# Short problem:
Lines holding the string "object" are the ones to copy; find them all in the data.

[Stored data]
-- start --

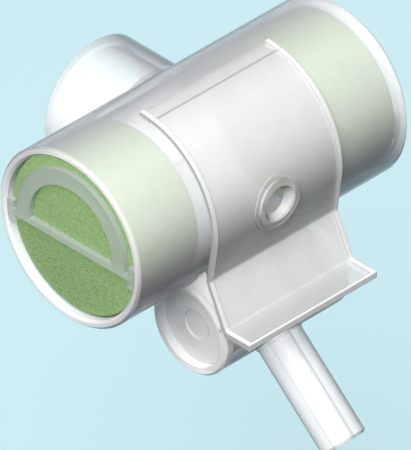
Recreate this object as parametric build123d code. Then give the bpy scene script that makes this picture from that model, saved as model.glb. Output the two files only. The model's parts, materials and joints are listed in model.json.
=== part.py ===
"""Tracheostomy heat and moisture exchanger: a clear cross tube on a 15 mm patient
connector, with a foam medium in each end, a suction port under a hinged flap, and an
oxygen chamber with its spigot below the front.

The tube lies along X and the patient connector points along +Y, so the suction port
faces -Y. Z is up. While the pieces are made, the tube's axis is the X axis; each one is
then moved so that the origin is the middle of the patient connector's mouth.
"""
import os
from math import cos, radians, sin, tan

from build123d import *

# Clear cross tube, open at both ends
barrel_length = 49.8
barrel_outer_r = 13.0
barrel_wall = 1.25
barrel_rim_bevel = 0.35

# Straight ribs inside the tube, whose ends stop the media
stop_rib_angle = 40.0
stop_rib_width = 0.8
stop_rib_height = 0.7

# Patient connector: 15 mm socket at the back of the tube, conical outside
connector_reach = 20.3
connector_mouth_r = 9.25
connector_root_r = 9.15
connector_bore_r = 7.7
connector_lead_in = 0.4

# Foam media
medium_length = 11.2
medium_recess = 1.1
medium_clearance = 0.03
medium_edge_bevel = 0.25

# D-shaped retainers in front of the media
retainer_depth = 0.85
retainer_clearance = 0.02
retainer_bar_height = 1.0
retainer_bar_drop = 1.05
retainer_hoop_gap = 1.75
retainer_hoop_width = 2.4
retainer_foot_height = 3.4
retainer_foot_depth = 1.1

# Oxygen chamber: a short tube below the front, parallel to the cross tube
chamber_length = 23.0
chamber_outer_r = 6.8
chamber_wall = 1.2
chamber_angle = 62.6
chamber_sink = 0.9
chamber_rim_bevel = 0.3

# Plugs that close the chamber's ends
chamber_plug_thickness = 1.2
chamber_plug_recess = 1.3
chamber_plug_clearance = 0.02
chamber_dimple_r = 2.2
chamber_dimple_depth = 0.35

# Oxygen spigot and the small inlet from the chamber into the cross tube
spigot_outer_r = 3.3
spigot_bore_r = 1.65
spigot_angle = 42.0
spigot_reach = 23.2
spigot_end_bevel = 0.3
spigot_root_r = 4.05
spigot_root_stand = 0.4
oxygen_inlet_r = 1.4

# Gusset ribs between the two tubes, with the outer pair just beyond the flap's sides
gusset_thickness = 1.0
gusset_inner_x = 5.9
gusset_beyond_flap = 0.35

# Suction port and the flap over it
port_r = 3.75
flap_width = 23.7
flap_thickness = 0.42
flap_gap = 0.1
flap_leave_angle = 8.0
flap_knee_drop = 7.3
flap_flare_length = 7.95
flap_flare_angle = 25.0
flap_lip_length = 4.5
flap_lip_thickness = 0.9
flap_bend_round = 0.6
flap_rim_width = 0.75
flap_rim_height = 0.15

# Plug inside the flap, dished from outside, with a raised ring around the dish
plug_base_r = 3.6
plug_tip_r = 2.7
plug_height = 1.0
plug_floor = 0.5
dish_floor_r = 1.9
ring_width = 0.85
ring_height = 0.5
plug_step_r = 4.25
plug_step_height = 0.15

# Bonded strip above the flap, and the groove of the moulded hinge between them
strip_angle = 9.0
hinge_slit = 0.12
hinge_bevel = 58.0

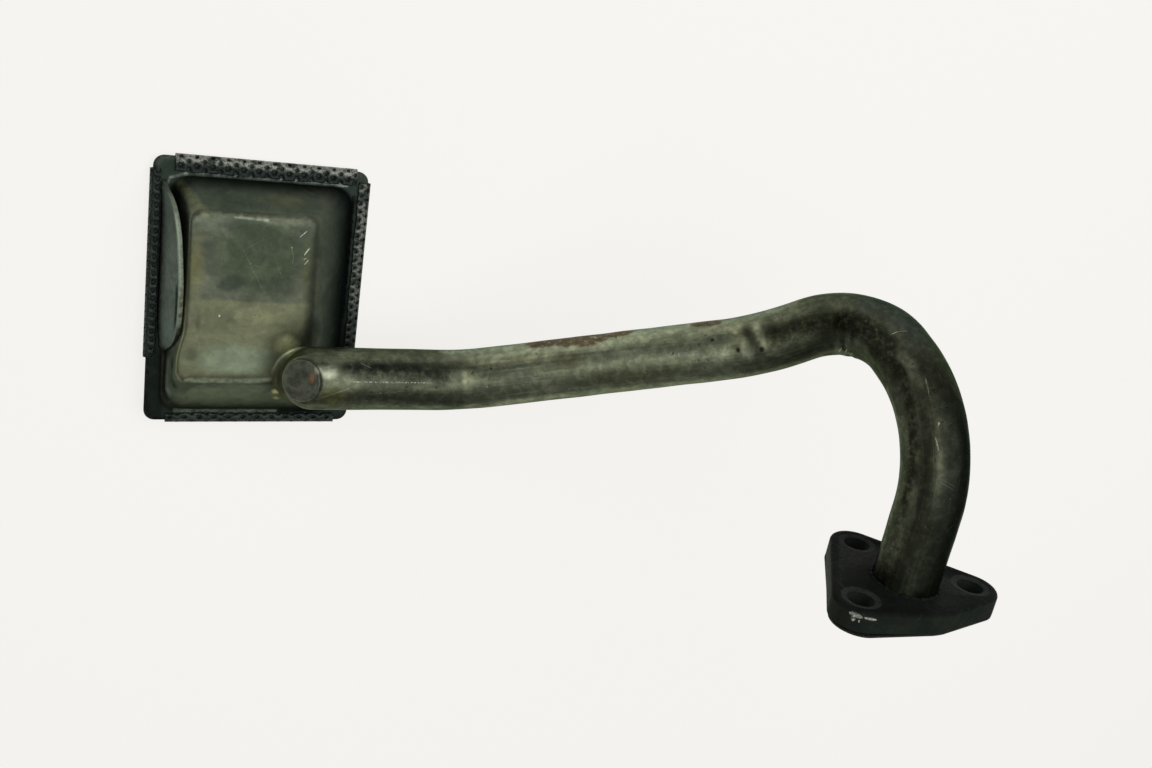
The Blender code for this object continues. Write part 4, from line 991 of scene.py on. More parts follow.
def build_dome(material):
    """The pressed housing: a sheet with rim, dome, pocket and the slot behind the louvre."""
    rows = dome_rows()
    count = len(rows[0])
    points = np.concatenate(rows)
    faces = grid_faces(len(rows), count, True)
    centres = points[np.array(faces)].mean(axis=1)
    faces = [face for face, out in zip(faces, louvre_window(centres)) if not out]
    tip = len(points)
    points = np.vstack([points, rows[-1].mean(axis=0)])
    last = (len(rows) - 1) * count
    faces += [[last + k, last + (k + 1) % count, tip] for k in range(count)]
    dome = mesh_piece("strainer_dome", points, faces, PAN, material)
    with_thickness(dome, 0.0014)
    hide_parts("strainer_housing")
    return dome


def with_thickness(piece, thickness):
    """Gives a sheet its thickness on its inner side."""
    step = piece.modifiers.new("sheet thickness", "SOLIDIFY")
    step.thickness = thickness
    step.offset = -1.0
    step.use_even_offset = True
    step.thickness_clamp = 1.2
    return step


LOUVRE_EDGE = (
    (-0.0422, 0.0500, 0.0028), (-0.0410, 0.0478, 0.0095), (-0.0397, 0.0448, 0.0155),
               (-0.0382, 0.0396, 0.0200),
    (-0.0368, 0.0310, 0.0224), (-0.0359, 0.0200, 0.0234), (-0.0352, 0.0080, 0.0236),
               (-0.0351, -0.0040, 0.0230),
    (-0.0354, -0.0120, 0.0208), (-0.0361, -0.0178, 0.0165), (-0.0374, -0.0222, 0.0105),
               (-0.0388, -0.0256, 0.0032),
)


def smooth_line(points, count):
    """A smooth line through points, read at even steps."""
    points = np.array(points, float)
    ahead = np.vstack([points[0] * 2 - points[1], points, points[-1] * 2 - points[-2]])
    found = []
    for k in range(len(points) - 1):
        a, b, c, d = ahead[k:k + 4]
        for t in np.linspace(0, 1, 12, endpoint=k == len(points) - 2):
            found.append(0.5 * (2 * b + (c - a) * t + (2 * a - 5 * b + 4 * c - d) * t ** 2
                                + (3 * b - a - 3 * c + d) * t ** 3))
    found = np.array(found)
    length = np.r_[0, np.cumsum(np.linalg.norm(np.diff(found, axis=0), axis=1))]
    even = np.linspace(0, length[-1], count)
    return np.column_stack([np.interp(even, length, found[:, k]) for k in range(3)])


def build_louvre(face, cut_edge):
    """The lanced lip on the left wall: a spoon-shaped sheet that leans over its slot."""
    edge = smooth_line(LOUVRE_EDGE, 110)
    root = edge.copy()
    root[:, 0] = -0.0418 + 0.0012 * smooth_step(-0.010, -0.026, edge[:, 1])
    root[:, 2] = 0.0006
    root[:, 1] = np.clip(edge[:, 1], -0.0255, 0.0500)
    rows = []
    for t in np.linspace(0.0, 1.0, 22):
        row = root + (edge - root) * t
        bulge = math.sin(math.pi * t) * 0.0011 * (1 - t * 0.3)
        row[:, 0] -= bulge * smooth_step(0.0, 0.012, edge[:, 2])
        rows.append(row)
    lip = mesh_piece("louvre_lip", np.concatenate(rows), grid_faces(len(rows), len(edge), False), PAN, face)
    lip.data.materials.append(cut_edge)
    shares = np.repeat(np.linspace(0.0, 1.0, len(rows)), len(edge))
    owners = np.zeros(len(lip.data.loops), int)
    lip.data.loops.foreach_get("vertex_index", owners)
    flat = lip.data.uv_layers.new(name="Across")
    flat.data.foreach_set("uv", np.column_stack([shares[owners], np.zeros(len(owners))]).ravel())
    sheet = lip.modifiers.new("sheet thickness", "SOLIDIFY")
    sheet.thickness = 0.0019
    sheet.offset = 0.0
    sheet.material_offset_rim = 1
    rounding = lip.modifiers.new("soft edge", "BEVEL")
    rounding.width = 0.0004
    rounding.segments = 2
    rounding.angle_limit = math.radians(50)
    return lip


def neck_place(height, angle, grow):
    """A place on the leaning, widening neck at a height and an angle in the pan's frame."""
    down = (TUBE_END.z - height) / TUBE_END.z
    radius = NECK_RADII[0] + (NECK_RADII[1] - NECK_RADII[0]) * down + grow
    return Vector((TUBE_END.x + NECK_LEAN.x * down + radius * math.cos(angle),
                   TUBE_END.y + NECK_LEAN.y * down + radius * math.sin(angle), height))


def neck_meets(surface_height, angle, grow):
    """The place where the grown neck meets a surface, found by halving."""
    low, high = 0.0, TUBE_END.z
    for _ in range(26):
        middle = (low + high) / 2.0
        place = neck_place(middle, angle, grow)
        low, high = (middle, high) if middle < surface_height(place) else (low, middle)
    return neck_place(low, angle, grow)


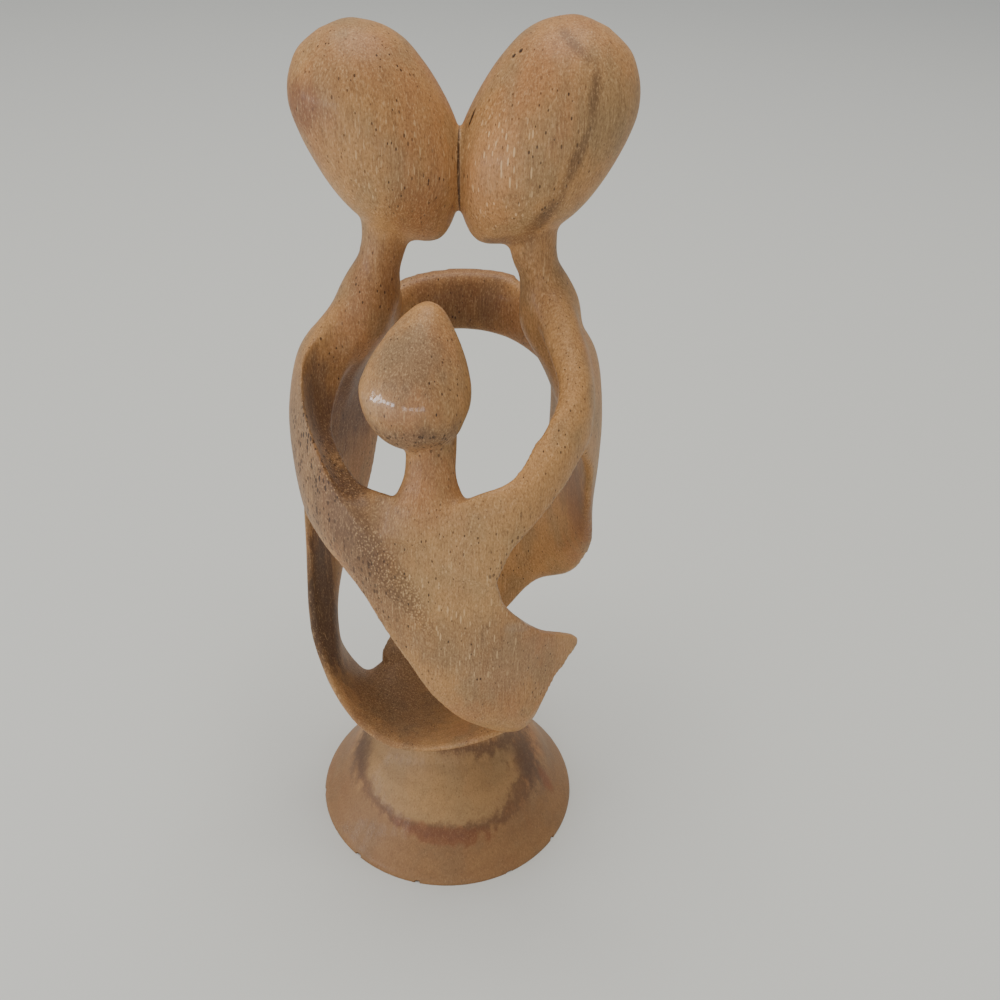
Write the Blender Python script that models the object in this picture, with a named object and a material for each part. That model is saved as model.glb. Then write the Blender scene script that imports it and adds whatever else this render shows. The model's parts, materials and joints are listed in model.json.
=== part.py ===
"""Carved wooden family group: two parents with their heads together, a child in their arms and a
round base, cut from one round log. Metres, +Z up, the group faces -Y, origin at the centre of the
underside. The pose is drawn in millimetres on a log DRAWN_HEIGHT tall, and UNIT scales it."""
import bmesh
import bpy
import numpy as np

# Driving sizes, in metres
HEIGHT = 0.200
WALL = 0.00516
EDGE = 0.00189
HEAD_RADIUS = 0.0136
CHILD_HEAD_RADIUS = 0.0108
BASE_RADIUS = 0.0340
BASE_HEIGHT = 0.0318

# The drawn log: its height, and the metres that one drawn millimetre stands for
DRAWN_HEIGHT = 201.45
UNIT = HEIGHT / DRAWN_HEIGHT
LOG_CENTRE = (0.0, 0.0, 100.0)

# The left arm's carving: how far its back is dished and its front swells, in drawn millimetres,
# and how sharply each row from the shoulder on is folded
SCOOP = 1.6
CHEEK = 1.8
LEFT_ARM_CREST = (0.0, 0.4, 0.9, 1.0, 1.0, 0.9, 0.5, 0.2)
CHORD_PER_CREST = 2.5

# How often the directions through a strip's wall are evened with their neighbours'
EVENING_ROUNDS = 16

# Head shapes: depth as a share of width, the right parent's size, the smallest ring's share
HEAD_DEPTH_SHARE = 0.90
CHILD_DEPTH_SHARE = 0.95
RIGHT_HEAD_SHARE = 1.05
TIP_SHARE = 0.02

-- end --

# Full response:
Recreate this object as parametric build123d code. Then give the bpy scene script that makes this picture from that model, saved as model.glb. Output the two files only. The model's parts, materials and joints are listed in model.json.
The Blender code for this object continues. Write part 4, from line 991 of scene.py on. More parts follow.
Write the Blender Python script that models the object in this picture, with a named object and a material for each part. That model is saved as model.glb. Then write the Blender scene script that imports it and adds whatever else this render shows. The model's parts, materials and joints are listed in model.json.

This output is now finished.